State Bank of India may have beaten average earnings estimates of Rs 2,578 crore of five broking houses and the ET Intelligence Group, but the latest quarter numbers signal that higher provisions for bad loans could well dent its profitability down the line.
Over the past seven quarters, the bank’s provision coverage ratio has hovered at close to 60%. This is way below that of peers who have reported a provision coverage in excess of 70%, which is the minimum mandated by regulator Reserve Bank of India. Of the total loan loss provisions of Rs 1,632 crore in the quarter to December, almost a third was utilised to achieve a provision-coverage ratio of 64%. If not for this, profits would have been much higher at Rs 3,280 crore instead of Rs 2,828 crore which the bank posted in the December quarter. Clearly, excess provisions are eating into profits.
There could be further headwinds ahead. State Bank has sought extension of the deadline of September 2011 imposed by the Reserve Bank for achieving a provision coverage of 70%. If this request is declined, it could imply that the bank would have to do provisioning more aggressively — a move which could be a drag on its bottomline over the next few quarters.
It is not just this that is weighing high on the minds of investors and analysts. The loan-loss provisions don’t include the additional provisions mandated by the banking regulator on its fixed-cum-floating loans or what is popularly called teaser loans. The Reserve Bank of India had increased the provisions coverage for loans extended under the dual scheme to 2%, from 0.4%, in December.
State Bank has written to the central bank saying that its dual-rate loans don’t fall under teaser-loan category. If the case built by the lender is rejected, there could be an additional outgo of Rs 350 crore, going by the calculations of a few analysts, which could impact its profit. There are positives too.
One being the expansion of margins. Despite a 50-150 basis point rise in its deposit rates across maturities, State Bank managed to reduce its overall cost of deposits both sequentially and on a YoY basis, thanks to its high share of CASA balances that constituted 48% of its total deposits. Its net interest margin — the difference between the average cost of funds and the yield on loans or advances — rose 79 basis points from a year ago.
There have been improvements on the assetquality front too. While the past quarter saw fresh slippages or bad-loan additions of Rs 3,153 crore, the net addition after recoveries , upgradations and write-offs was only Rs 233 crore. This is much lower than the net adition figures of Rs 1,290 crore and Rs 2,380 crore reported in the June and September quarters, respectively.

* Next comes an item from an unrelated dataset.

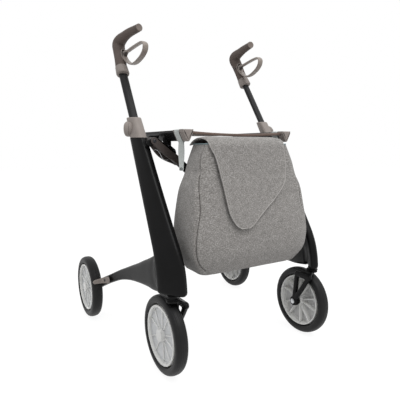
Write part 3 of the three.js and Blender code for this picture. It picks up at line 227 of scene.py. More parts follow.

Bad loans formed 1.6% of net advances compared to 1.9% reported a year ago. While asset quality is on the mend, what is of concern is the fact that bad loans are still higher compared to its peers. For instance, its closest peer in the PSU banks segment — Punjab National Bank reported a net NPA ratio of only 0.7% in the December quarter. It may perhaps be a bit of an unfair comparison given State Bank’s size, but investors are bound to be wary on this count for a while.